# BigQuery native connection

## 1. Overview

KAWA's native connection to **Google BigQuery** allows organizations to leverage BigQuery as KAWA's data warehouse. KAWA's computation engine sits directly on top of a live BigQuery deployment — every query KAWA generates runs in BigQuery, against the customer's actual datasets. There is no extraction, no copy, and no separate analytics store.

This unlocks the full set of KAWA capabilities — Python-based ETL, dynamic schema augmentation, and real-time insights — orchestrated entirely within the customer's BigQuery environment. KAWA inherits BigQuery's elastic compute and storage, IAM model, and data residency.

KAWA connects to BigQuery using **Google's official `google-cloud-bigquery` Java client** (the first-party native SDK). The only secret KAWA ever needs is a **GCP service account JSON key**.

> If instead you want to use BigQuery only as an ingestion **source** (KAWA extracts data from BQ and loads it into a different KAWA warehouse such as ClickHouse), configure it as a regular datasource through the KAWA UI rather than following this guide.

## 2. Configuration guide

### 2.1 Configuring BigQuery

KAWA uses two distinct service accounts:

* A **write-back** account, used by KAWA to create and write its internal tables (user uploads, pandas DataFrame outputs, materializations, etc.) inside a dataset dedicated to KAWA.
* A **read-only** account, used by KAWA to query the customer's existing datasets across one or more GCP projects.

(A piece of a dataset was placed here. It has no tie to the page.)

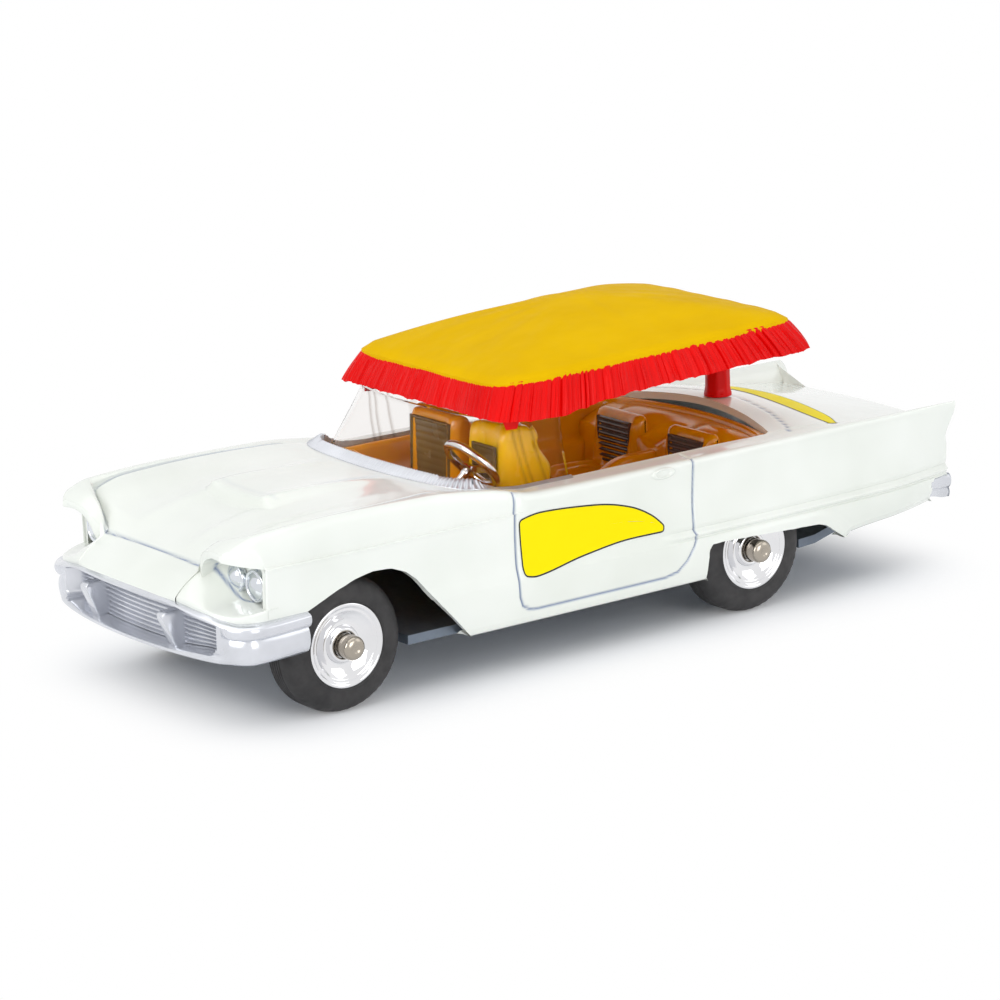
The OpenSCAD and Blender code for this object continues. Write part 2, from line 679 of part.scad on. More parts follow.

The two can be the same account with broader IAM, but separating them is recommended.

#### **a. Creating a project and dataset for KAWA to write in**

KAWA needs a dedicated **dataset** (the BigQuery equivalent of a Snowflake schema) where it will store its own tables. This dataset can live in any GCP project — typically the same project as the rest of the customer's BigQuery footprint.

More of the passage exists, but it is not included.